The Circular Economy (CE) team works with key partners, the Boulder community and city departments to accelerate the transition to a circular economy, reducing the generation of waste from the beginning and keeping materials circulating at their highest value for as long as possible. This is done through a combination of policy development, education, pilot programs, incentives, investments in zero-waste facilities and technical assistance. Key focus areas include building deconstruction waste recycling and reuse, accelerating consumer reuse systems, improving the circularity of the organics economy, supporting materials end market development, and bringing zero-waste services to manufactured and affordable housing communities in Boulder.
While the city has long prioritized hazard mitigation and wildfire response, the climate crises and the numerous fire-related events over the past ten years have prioritized the need to expand community planning, preparedness, response and recovery efforts. The issue of climate-related resilience, especially in the context of wildfire, has become an urgent citywide need and priority. The new and expanded Climate Tax includes an annual appropriation for wildfire related efforts which affords the opportunity to implement identified enhancements in the city’s wildfire resilience efforts related to Resilient Landscapes, Fire-Adapted Communities and Safe and Effective Wildfire Response. A cross-departmental team is responsible for evaluating annual program enhancements related to wildfire resilience for out years and creates recommendations as part of annual city budget process.

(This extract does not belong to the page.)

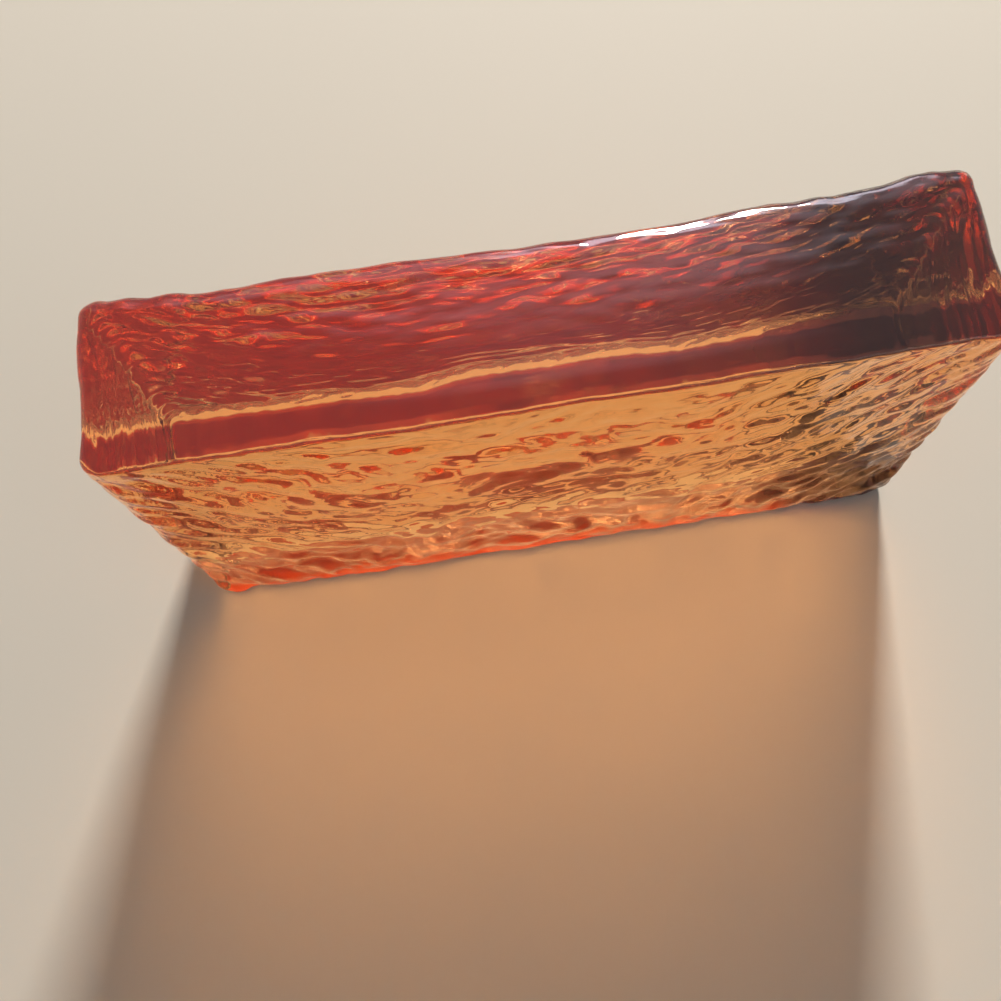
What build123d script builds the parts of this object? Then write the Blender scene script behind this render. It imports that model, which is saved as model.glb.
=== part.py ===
from build123d import *
import math
import os

# A solid block of cast glass, made in one pour and standing on one of its long narrow faces.
# X runs along its length, Y from its front to its back and Z up from the face it rests on.

# The three sizes of a standard brick
LENGTH = 240.0
THICKNESS = 53.0
HEIGHT = 115.0

# The rounding that the glass takes along the upright edges and along the rims
UPRIGHT_EDGE = 6.0
RIM_EDGE = 4.5

# Seen from above, the block is no true rectangle. Glass shrinks as it cools, so the back
# and the ends sink between their corners, and the front keeps a belly with a dip in it.
BACK_SINK = 3.3
RIGHT_SINK = 1.9
LEFT_SINK = 0.6
LEFT_SKEW = 1.2
BELLY = 1.0
BELLY_DIP = 0.7
DIP_SHARE = 0.3

# Inside its rims each face is a shallow dish, this deep at its middle
LARGE_DISH = 1.0
END_DISH = 0.6
TOP_DISH = 0.5
# The plain strip between the rounding of an edge and the dish
RIM_LAND = 1.0

# The water waves of the two large faces: height, length along the block and length up it
LONG_WAVE = 0.5
LONG_WAVE_X = 96.0
LONG_WAVE_Z = 32.0
CROSS_WAVE = 0.32
CROSS_WAVE_X = 60.0
CROSS_WAVE_Z = 42.0
# How far a long wave wanders up and down on its way, as an angle, and over what share of the length
WANDER = 1.2
WANDER_SHARE = 0.31
# The gentler waves of the two ends
END_WAVE = 0.35
END_WAVE_Y = 60.0
END_WAVE_Z = 37.0

# Distance between the points that a dish is drawn through, and how far they go past the block
STEP = 4.5
MARGIN = 6.0
# How far a dish's cutter reaches out of the block
REACH = 20.0


def belly(x, length):
    """How far the front stands out from its two corners, as seen from above."""
    middle = DIP_SHARE * length / 2
    rest = length / 2 - middle
    slope = 2 * BELLY_DIP / middle
    if abs(x) < middle:
        return BELLY - BELLY_DIP * (1 - (x / middle) ** 2)
    past = abs(x) - middle
    return BELLY + slope * past - (BELLY / rest + slope) * past**2 / rest


def plan(length, thickness):
    """The block seen from above, with rounded corners, drawn in arcs around its back and front."""
    most = max(belly(length * i / 400, length) for i in range(200))
    front_y, back_y = most - thickness / 2, thickness / 2
    back_left, back_right = (-length / 2, back_y), (length / 2, back_y)
    front_left, front_right = (LEFT_SKEW - length / 2, front_y), (length / 2, front_y)
    dip_x, dip_y = DIP_SHARE * length / 2, front_y - BELLY

    back = ThreePointArc(back_left, (0, back_y - BACK_SINK), back_right)
    right = ThreePointArc(back_right, (length / 2 - RIGHT_SINK, 0), front_right)
    dip = ThreePointArc((dip_x, dip_y), (0, dip_y + BELLY_DIP), (-dip_x, dip_y))
    near_right = TangentArc(dip @ 0, front_right, tangent=(dip % 0) * -1)
    near_left = TangentArc(dip @ 1, front_left, tangent=dip % 1)
    left = ThreePointArc(front_left, (LEFT_SKEW / 2 + LEFT_SINK - length / 2, 0), back_left)

    outline = make_face([back, right, near_right, dip, near_left, left])
    corners = [v for v in outline.vertices() if abs(v.X) > length / 3]
    return fillet(corners, UPRIGHT_EDGE)


def inside(a, half_a, b, half_b):
    """1 in the middle of a dish, 0 on its edge and less than 0 past it; a and b are from its middle."""
    return 1 - ((a / half_a) ** 8 + (b / half_b) ** 8) ** (3 / 8)


def water(x, z, turn):
    """Height of the water waves at a point of a large face; turn gives each face its own pattern."""
    bend = WANDER * math.sin(2 * math.pi * x / (WANDER_SHARE * LENGTH) + 1.7 * turn)
    long_wave = math.sin(2 * math.pi * (z / LONG_WAVE_Z + x / LONG_WAVE_X) + bend + turn)
    cross = math.sin(2 * math.pi * (x / CROSS_WAVE_X - z / CROSS_WAVE_Z) + 2.3 * turn)
    return LONG_WAVE * long_wave + CROSS_WAVE * cross


def large_dish(x, z, turn):
    """Depth of a large face below the plain curve between its rims."""
    return inside(x, HALF_LONG, z - HEIGHT / 2, HALF_HIGH) * (LARGE_DISH + water(x, z, turn))


def end_dish(y, z, turn):
    """Depth of an end below the plain curve between its rims."""
    wave = END_WAVE * math.sin(2 * math.pi * (z / END_WAVE_Z + y / END_WAVE_Y) + turn)
    return inside(y, HALF_DEEP, z - HEIGHT / 2, HALF_HIGH) * (END_DISH + wave)


def front_face(x, z):
    return (x, FRONT_CORNERS - belly(x, LONG_SIDE) + large_dish(x, z, 0.4), z)


def back_face(x, z):
    sink = BACK_SINK * (1 - (2 * x / LONG_SIDE) ** 2)
    return (x, DEEP_SIDE / 2 - sink - large_dish(x, z, 2.9), z)


def left_face(y, z):
    lean = LEFT_SKEW * (1 - 2 * y / DEEP_SIDE) / 2
    sink = LEFT_SINK * (1 - (2 * y / DEEP_SIDE) ** 2)
    return (lean + sink + end_dish(y, z, 0.8) - LONG_SIDE / 2, y, z)


def right_face(y, z):
    sink = RIGHT_SINK * (1 - (2 * y / DEEP_SIDE) ** 2)
    return (LONG_SIDE / 2 - sink - end_dish(y, -z, 2.6), y, z)


def top_face(x, y):
    return (x, y, HEIGHT - TOP_DISH * inside(x, HALF_LONG, y, HALF_TOP))


def ticks(low, high):
    """Evenly spaced places from just before low to just after high."""
    count = round((high - low + 2 * MARGIN) / STEP)
    size = (high - low + 2 * MARGIN) / count
    return [low - MARGIN + size * i for i in range(count + 1)]


def cutter(face, columns, rows, outward):
    """The space outside a waved face, drawn as a smooth sheet and pushed away from the block."""
    points = [[face(a, b) for a in columns] for b in rows]
    sheet = Face.make_surface_from_array_of_points(points, tol=0.01, min_deg=3, max_deg=3)
    return Solid.extrude(sheet, Vector(*outward) * REACH)


# Rounding the pointed corners takes a little off the overall sizes, so draw the plan that much larger
first = plan(LENGTH, THICKNESS).bounding_box().size
LONG_SIDE = 2 * LENGTH - first.X
DEEP_SIDE = 2 * THICKNESS - first.Y
FRONT_CORNERS = max(belly(LENGTH * i / 400, LONG_SIDE) for i in range(200)) - DEEP_SIDE / 2

# Half the sizes of the dishes
HALF_LONG = LENGTH / 2 - UPRIGHT_EDGE - RIM_LAND
HALF_DEEP = THICKNESS / 2 - UPRIGHT_EDGE - RIM_LAND
HALF_HIGH = HEIGHT / 2 - RIM_EDGE - RIM_LAND
HALF_TOP = THICKNESS / 2 - BACK_SINK - RIM_EDGE - RIM_LAND

# Raise the plan to the block's height and round both rims
block = extrude(plan(LONG_SIDE, DEEP_SIDE), HEIGHT)
rims = [e for e in block.edges() if e.bounding_box().size.Z < 1e-3]
block = fillet(rims, RIM_EDGE)

# Sink the waved faces into the five sides that the block doesn't stand on
along = ticks(-LENGTH / 2, LENGTH / 2)
across = ticks(-THICKNESS / 2, THICKNESS / 2)
upward = ticks(0, HEIGHT)
block -= cutter(front_face, along, upward, (0, -1, 0))
block -= cutter(back_face, along, upward, (0, 1, 0))
block -= cutter(left_face, across, upward, (-1, 0, 0))
block -= cutter(right_face, across, upward, (1, 0, 0))
block -= cutter(top_face, along, across, (0, 0, 1))

# Put the middle of the block's own outline over the origin, with the resting face on the floor
box = block.bounding_box()
block = Pos(-box.center().X, -box.center().Y, -box.min.Z) * block
print("size", [round(v, 2) for v in block.bounding_box().size], "volume", round(block.volume))

os.makedirs("parts", exist_ok=True)
export_step(block, "parts/glass_block.step")
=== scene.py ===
# %% [markdown]
# # A solid block of cast amber glass
#
# The real block is one pour of glass, the size of a brick, that stands on one of its long
# narrow faces. Everything that the eye sees in it comes from four things: the form of its
# faces, the way glass bends light, the amber that light picks up on its way through, and
# the dim red foot that shows through the top, whose ruby, dark right end and glow are
# painted shade and painted light. So this scene builds those four with care, and adds only
# a floor, two lamps and a soft sky.
#
# How large the block is and where it stands is already settled in its CAD solid, so that
# is loaded first. What is built here is a finer skin that stands for the same node.

import math

import bpy
import numpy as np
from mathutils import Matrix, Vector


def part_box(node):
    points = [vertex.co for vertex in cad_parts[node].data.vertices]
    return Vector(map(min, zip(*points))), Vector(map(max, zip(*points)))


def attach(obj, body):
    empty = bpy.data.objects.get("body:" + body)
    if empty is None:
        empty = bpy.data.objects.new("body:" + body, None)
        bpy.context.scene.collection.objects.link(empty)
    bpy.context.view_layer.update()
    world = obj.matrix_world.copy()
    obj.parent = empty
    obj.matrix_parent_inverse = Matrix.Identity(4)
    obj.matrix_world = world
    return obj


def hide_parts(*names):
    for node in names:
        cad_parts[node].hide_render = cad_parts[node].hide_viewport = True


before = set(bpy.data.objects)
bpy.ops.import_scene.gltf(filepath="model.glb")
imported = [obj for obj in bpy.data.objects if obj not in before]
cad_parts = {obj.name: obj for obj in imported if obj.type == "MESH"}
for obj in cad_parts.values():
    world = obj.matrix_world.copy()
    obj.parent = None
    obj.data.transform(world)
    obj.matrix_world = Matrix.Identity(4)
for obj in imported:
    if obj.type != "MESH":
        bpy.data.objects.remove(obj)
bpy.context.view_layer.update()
low, high = (np.array(corner) * 1000 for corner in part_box("glass_block"))
print("CAD block, lowest and highest corner in mm:", low.round(2), high.round(2))

# %% [markdown]
# ## The grid that the block is drawn on
#
# A block could be a cube with a Bevel and a Subdivision modifier, but then the waves would
# need a Displace modifier on top, and its points would lie where the bevel put them. Here
# the skin is one closed grid, like the paper round a box: six sides, each a function of
# two parameters, that share the points along their edges. The steps are small where the
# skin turns over an edge and on the two large faces, where the ripples are.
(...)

In Climate Initiatives, the design principles of equity and resilience guide the development of existing and future programming. Some of the departmental efforts do not fit squarely in the focus areas of energy systems, nature-based climate solutions and circular economy. These “cross-cutting” climate programs and projects that tend to be more fluid and respond to the needs of the community and key partners. Many of these programs center around engaging with key climate justice and equity-based community partners such as the Climate Justice Collaborative (CJC), Boulder Housing Partners (BHP), and the FLOWS program based out of the University of Colorado. Additionally, the department plays a strong supporting role to other city departments in departmental and citywide climate and sustainability-related efforts in the form of funding or staff support. Data management and tracking the impact of the departmental efforts falls into the cross-cutting climate programs as well.
Energy Systems efforts entail working with Boulder businesses, residents and key partners to reduce greenhouse gas emissions and improve resilience through energy efﬁciency, local renewable energy development, and building and transportation electrification. This is done through a combination of education, incentives, technical assistance and regulatory requirements. Existing strategies are designed to support residents’ and businesses’ ability to reduce environmental impact, reduce costs, become more resilient to the impacts felt from a changing climate, and become more inclusive and equitable.
The Nature-based Climate Solutions (NbCS) team works with both public and private sector landowners and managers to develop and implement actions that capture and cycle carbon into living ecosystems in ways that contribute to climate stabilization and enhance critical ecosystem services that increase resilience to climate change. Key focus areas include utilizing urban forestry and other urban landscape management strategies to reduce urban heat extremes, particularly in historically marginalized and vulnerable segments of the community; reducing wildfire risk, improving the ability of terrestrial systems to store water and carbon; and managing habitats to improve biodiversity, overall ecological health and resilience, and as a natural means to pest control.